2005 was a lupine time. Every trendy band seemed to have “Wolf” in its name: Wolf Eyes, Wolfmother, Wolves In The Throne Room, AIDS Wolf, Wolf Colonel, We Are Wolves, and on and on. (A friend and I had a running joke about our fictional experimental noise project, Trophy Wolf.) The aughts also brought us waves of whale, deer, crystal, and bear bands; as with any trend, some were terrible, some were terribly unmemorable, and some stood the test of time. Wolf Parade stands above all that thanks to this album. Apologies To The Queen Mary went straight to the canon, where it remains today, on the verge of its 10th anniversary this Sunday. It was heralded as an instant classic, and 10 years later, it holds up.

Modest Mouse’s Isaac Brock signed Wolf Parade to Sub Pop and produced Apologies, which makes sense; his band’s fingerprints were all over their sound, from the unhinged vocals out front to the eerie tweaked guitar harmonics that lingered on the fringes to the twitchy post-punk tendencies Brock borrowed from Talking Heads and the Pixies. But Wolf Parade hailed from Montreal, where Arcade Fire had just perfected the art of big-room indie-rock catharsis, and that band’s outsized ambition was in there too, the ability to take underground rock components and make them sound universal. There was a prog-rock theatricality about them, too. But whereas someone like Rick Wakeman or Eddie Van Halen would turn frantic arpeggios into lengthy spotlight solos, Wolf Parade used them like a drill, a tool to jack up the intensity of songs like “Grounds For Divorce” and “Fancy Claps” until they exploded. The instruments interact like magic in this music, guitars and keyboards and drums mingling in ways that mirror and support each other, giving each player spotlight moments and ultimately serving the songs. They’re arrangements, exquisite in a way that almost feels classical, yet they hit with the raw power of rock ‘n’ roll.

The key to the album, though, is the frenzied push and pull between its two songwriters, the way they balance each other out and amplify each other’s strengths. Like many dual frontmen, you can easily categorize Krug and Dan Boeckner — Krug the manic visionary John Lennon type sticking his finger in Black Francis’ wall socket and slinging lightning bolts, Boeckner the classicist Paul McCartney type (“It’s getting better all the time!”) channeling Bruce Springsteen’s grit (“This heart’s on fire!”) and holding down the foundation.
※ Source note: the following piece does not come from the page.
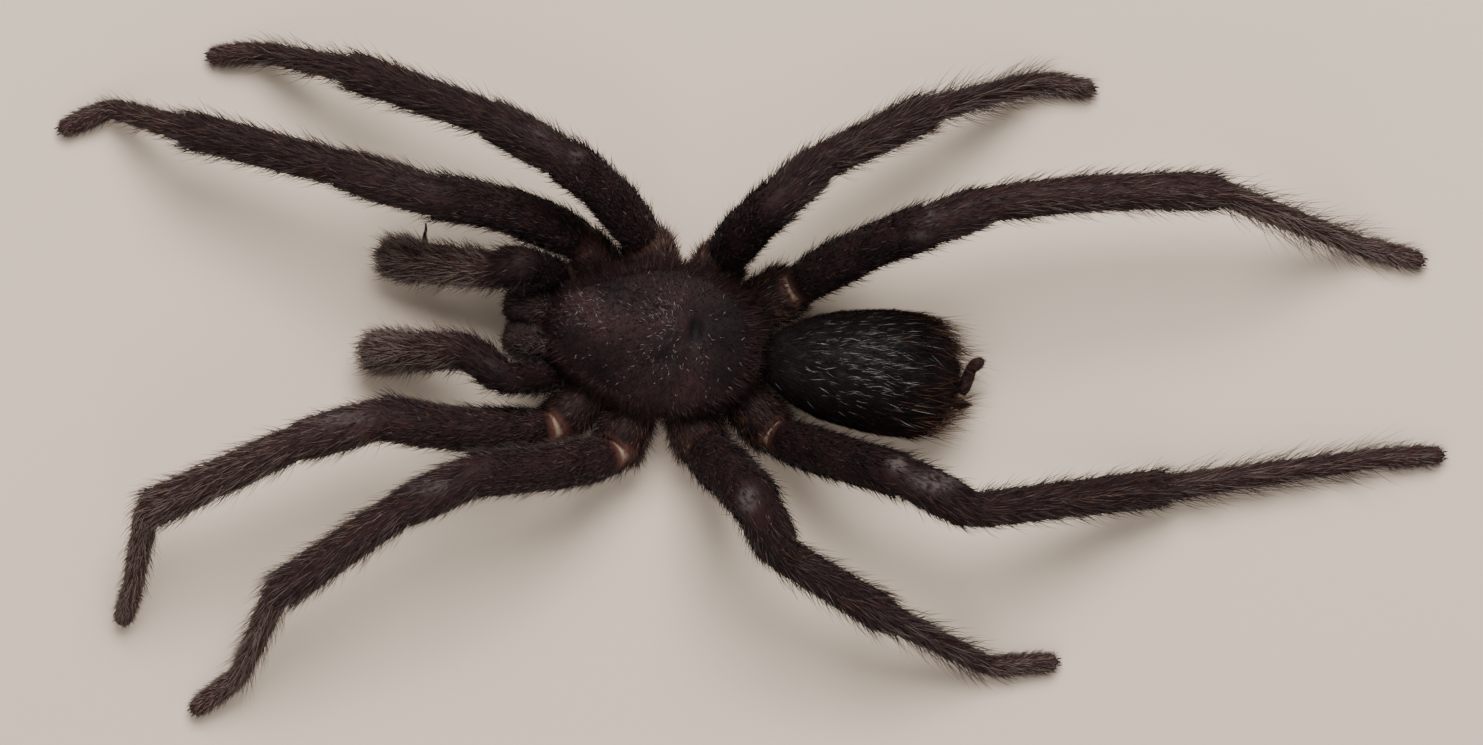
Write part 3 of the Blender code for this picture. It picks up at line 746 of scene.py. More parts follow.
def noise_at(start, scale, detail=3.0, stretch=(1.0, 1.0, 1.0)):
    """Soft noise on the object's own coordinates; `scale` counts waves in a metre."""
    places = start.node("ShaderNodeTexCoord", output="Object")
    placed = start.node("ShaderNodeMapping", inputs={"Vector": places, "Scale": stretch})
    return start.node("ShaderNodeTexNoise", inputs={"Vector": placed, "Scale": scale, "Detail": detail})


def attribute(start, name):
    """A value that was stored on the mesh, point by point."""
    return start.node("ShaderNodeAttribute", output="Fac", attribute_name=name)


def hair_material(name, stops, roughness=0.62, specular=0.05):
    """Hair: its tone picks the colour from `stops`; the root is darker, painted shade deep in the coat, and the
    tip paler, partly the hair's own colour and partly painted light caught at the tips.
    """
    material, shader, start = new_material(name, roughness, specular)
    uv = start.node("ShaderNodeUVMap", uv_map="OFBake")
    tone = start.node("ShaderNodeSeparateXYZ", output="X", inputs={0: uv})
    up = start.node("ShaderNodeSeparateXYZ", output="Y", inputs={0: uv})
    picked = start.node("ShaderNodeValToRGB", inputs={0: tone})
    colours = picked.socket.node.color_ramp
    colours.elements[0].position, colours.elements[0].color = stops[0][0], rgba(stops[0][1])
    colours.elements[1].position, colours.elements[1].color = stops[-1][0], rgba(stops[-1][1])
    for position, colour in stops[1:-1]:
        colours.elements.new(position).color = rgba(colour)
    # Painted shade at the root and painted light towards the tip, along each hair
    strength = 0.55 + up * 0.65
    shaded = start.node("ShaderNodeVectorMath", inputs={0: picked, 3: strength}, operation="SCALE")
    plug(shader, "Base Color", shaded)
    return material


def leg_hair_material(colours):
    """The legs' hair, from near black through brown to greyish, the greyish partly painted sheen, with a few foxy
    hairs.
    """
    brown = np.array(colours.brown_hair)
    stops = (
        (0.0, colours.dark_hair), (0.45, brown), (0.8, colours.pale_hair_and_sheen), (0.9, colours.pale_hair_and_sheen),
        (0.93, colours.orange_hair), (1.0, colours.orange_hair),
    )
    return hair_material("leg hair", stops)


def skin_material(name, colour, colours, roughness=0.6, bump=0.25):
    """Shell or skin: a dark colour with soft mottling, cream at the joints, partly a painted highlight, and
    greyish where it is bare, partly a painted sheen.
    """
    material, shader, start = new_material(name, roughness, 0.07)
    mottle = noise_at(start, 900.0).step(0.3, 0.75)
    base = (mottle * 0.5 + attribute(start, "tone")).mix(rgba(colour, 0.35), rgba(colour, 2.0))
    bare = attribute(start, "bare") * noise_at(start, 2600.0).step(0.25, 0.6)
    # Bare patches turn grey: bare skin with a painted sheen
    base = bare.mix(base, rgba(colours.bare_skin_and_sheen))
    flecks = noise_at(start, 3800.0).step(0.25, 0.75) * 0.5 + 0.5
    base = (attribute(start, "joint") * flecks).mix(base, rgba(colours.joint_brown))
    # The cream crescent across the top of the joint: joint skin with a painted highlight
    base = (attribute(start, "cream") * flecks).mix(base, rgba(colours.membrane_and_highlight))
    plug(shader, "Base Color", base)
    grain = start.node("ShaderNodeBump", inputs={
        "Strength": bump, "Distance": 0.00008, "Height": noise_at(start, 5200.0, detail=2.0)})
    plug(shader, "Normal", grain)
    return material


def place_piece(thing, material, slot, *nodes):
    """Gives a piece its material, ties it to the body and hides what it stands for; `slot` is not used."""
    thing.data.materials.append(material)
    if nodes:
        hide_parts(*nodes)
    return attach(thing, BODY)


# Limbs

def patch_mask(points):
    """1 in the middle of a thin-haired patch and 0 outside: bell curves over x and y, on upper sides only; the
    skin there turns grey, bare skin with a painted sheen.
    """
    mask = np.zeros(points.shape[:-1])
    for x, y, half_x, half_y, bareness in BARE_PATCHES:
        gap = ((points[..., 0] - x) / half_x) ** 2 + ((points[..., 1] - y) / half_y) ** 2
        mask = np.maximum(mask, bareness * np.exp(-gap ** 2))
    return mask * (points[..., 2] > 5.0)


def joint_mask(tube, ring, angle, size, ahead=0.0):
    """Bare joint skin: a crescent across the top of the limb, where the femur leaves the coxa; its cream is partly
    a painted highlight. Also 1 wherever the crescent lies less than `ahead` further along."""
    joint = tube.along[np.argmax(tube.segment >= FEMUR)]
    place = np.interp(ring, np.arange(len(tube.along)), tube.along)
    turn = np.mod(angle - 0.5 * np.pi + np.pi, 2.0 * np.pi) - np.pi
    width, half_angle = size
    bulge = np.sqrt(np.clip(1.0 - (turn / half_angle) ** 2, 0.0, 1.0))
    gap = place - joint - 0.1
    gap = np.maximum(gap, -gap - ahead)
    return bulge * ramp(0.7, 0.2, gap / width)


def make_limb(name, joints, girths, profiles, sizes, materials, chance, palp=False):
    """The skin of a leg or palp, and its hair as a second piece."""
    skin_look, hair_look = materials
    tube = limb_tube(name, joints, girths, profiles, sizes.coat_depth / MM)
    sides = 24
    grid = tube_grid(tube, sides)
    rings = np.repeat(np.arange(len(tube.along), dtype=float)[:, None], sides, axis=1)
    angles = np.repeat(np.linspace(0.0, 2.0 * np.pi, sides, endpoint=False)[None], len(rings), axis=0)
    (brown, cream), tones = JOINT_SKIN[name], LIMB_TONES[name]
    tones = blur(np.array(tones)[tube.segment], 5)
    tone = np.interp(rings, np.arange(len(tube.along)), tones)
    marks = {
        "joint": brown * joint_mask(tube, rings, angles, JOINT_PATCH), "bare": patch_mask(grid),
        "cream": cream * joint_mask(tube, rings, angles, JOINT_CRESCENT), "tone": tone,
    }
    skin = closed_skin(name + "_skin", grid, marks)
    place_piece(skin, skin_look, "leg hair", name)

    def keep(ring, angle):
        bare = brown * joint_mask(tube, ring, angle, JOINT_PATCH, JOINT_COVER)
        thin = patch_mask(on_tube(tube, ring, angle)[0])
        past_hip = ramp(0.5, 2.0, np.interp(ring, np.arange(len(tube.along)), tube.along))
        return (1.0 - bare) * (1.0 - 0.5 * thin) * past_hip

    # Each hair's tone follows its segment, with pale lengthwise streaks that are partly painted sheen
    def tone_of(ring, angle, scatter_share):
        streak = 0.5 + 0.5 * np.sin(angle * 5.0 + 2.0 * np.sin(ring * 0.05)) * np.sin(angle * 11.0 + 1.3)
        level = np.interp(ring, np.arange(len(tube.along)), tones) * (1.0 + 0.5 * (streak - 0.5))
        return level + chance.normal(0.0, scatter_share, len(ring))

    def near_tip(ring):
        gap = tube.along[-1] - np.interp(ring, np.arange(len(tube.along)), tube.along)
        low = 0.8 if palp else 0.4
        return low + (1.0 - low) * ramp(0.0, 1.3, gap)

    count = int(sizes.coat_count * (0.4 if palp else 1.0))
    ring, angle = scatter(tube, count, chance, keep)
    tone = tone_of(ring, angle, 0.09)
    segment = tube.segment[np.round(ring).astype(int)]
    # A share of pale hairs: the hair's own grey and painted sheen both
    pale_ones = chance.random(len(ring)) < 0.2 * np.clip(tone, 0.0, 0.5) + 0.03 * (segment < FEMUR)
    tone = np.where(pale_ones, chance.uniform(0.55, 0.82, len(ring)), np.clip(tone, 0.0, 0.78))
    foxy = chance.random(len(ring)) < 0.3 * (segment < FEMUR) + 0.08 * (segment > METATARSUS)
    tone = np.where(foxy, 0.97, tone)
    width = sizes.hair_width / MM
    tip_hair = 1.25 if palp else 0.85
    last = segment >= len(profiles) - 1
    shorter = np.where(last, tip_hair, 1.0) * near_tip(ring)
    lean = np.where(last, 0.75, 0.4)[:, None]
    coat = combed(tube, ring, angle, chance, lean, sizes.coat_hair / MM * shorter, width, tone, locks=0.2)

    count = int(sizes.long_count * (0.5 if palp else 1.0))
    ring, angle = scatter(tube, count, chance, keep)
    segment = tube.segment[np.round(ring).astype(int)]
    reach = np.array((0.6, 0.7, 0.75, 0.8, 0.8) if palp else (0.6, 0.75, 0.8, 1.0, 1.15, 0.5))[segment]
    reach = reach * near_tip(ring)
    if not palp:
        reach = reach * np.where(segment >= METATARSUS, FAR_HAIR.get(name, 1.0), 1.0)
    tone = tone_of(ring, angle, 0.1) + (0.14 if palp else 0.08)
    foxy = chance.random(len(ring)) < 0.05
    tone = np.where(foxy, 0.97, np.clip(tone, 0.0, 0.7))
    lean = 0.75 if palp else 0.6
    long_hair = combed(tube, ring, angle, chance, lean, sizes.long_hair / MM * reach, width, tone,
                       droop=0.2, rings=2)
    ring, angle = scatter(tube, COXA_BUSH, chance, lambda ring, angle: (
        (tube.segment[np.round(ring).astype(int)] < FEMUR) * (np.sin(angle) > -0.9)
        * (1.0 - brown * joint_mask(tube, ring, angle, JOINT_PATCH, BUSH_COVER))))
    draw = chance.random(len(ring))
    tone = np.where(draw < 0.3, 0.95, np.where(draw < 0.41, 0.6, 0.7 * (draw - 0.41)))
    upward = np.clip(np.sin(angle), 0.0, 1.0)
    bush = combed(tube, ring, angle, chance, 1.0 - 0.3 * upward[:, None], 1.1 - 0.5 * upward, width, tone,
                  swirl=0.4)
    groups = [coat, long_hair, bush]
    if not palp:
        ends = np.array([tube.along[tube.segment == segment][-1] for segment in (FEMUR, TIBIA)])
        place = chance.choice(ends, JOINT_TUFT) - chance.uniform(0.0, 0.9, JOINT_TUFT)
        ring = np.interp(place, tube.along, np.arange(len(tube.along)))
        angle = np.where(chance.random(JOINT_TUFT) < 0.5, -0.3, np.pi + 0.3) + chance.normal(0.0, 0.3, JOINT_TUFT)
        groups.append(combed(tube, ring, angle, chance, 0.6, 1.5, width, chance.uniform(0.0, 0.4, JOINT_TUFT),
                             rings=2, swirl=0.3))
    hair = hair_object(name + "_hair", groups)
    return place_piece(hair, hair_look, "leg hair")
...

One wails away like a wounded alien on “Dinner Bells,” the other’s husky bellow incites you to pump your fist to “Shine A Light.” It’s almost certainly reductive to say Boeckner grounded Apologies while Krug provided the flights of fancy — respectively, the sock-hop bop that drives “Dear Sons And Daughters Of Hungry Ghosts” and the eerie patchwork lo-fi of “Modern World” suggest Krug can play it straight and Boeckner can get weird when he wants to. Still, it’s remarkable how well their aesthetics overlap into a unified vision here given each musician’s unmistakable sonic point of view. Each of them has produced solid records on his own, but together, in this moment, they were unstoppable.

Wolf Parade would never be this populist again. At Mount Zoomer and Expo 86 were weirder, more experimental albums that required more of the listener, worlds that can only be explored on their own terms. After conquering one sound so thoroughly, what else can you do but venture out into the unknown? Apologies To The Queen Mary is far more approachable, an album that spins universal reverie out of family trauma, relational struggle, and spiritual crisis. It’s music that renders the horror and delight of life on Earth as an epic struggle we all share. “I’ll believe in anything!” Krug sings at the album’s peak, desperately reaching for a fresh start and the freedom of some anti-Cheers “where nobody knows you and nobody gives a damn.” Apologies To The Queen Mary itself can function as that kind of common ground, a set of inspiring songs many kinds of people can rally around, if only for a few fleeting moments. A decade into its history, it remains music worth believing in.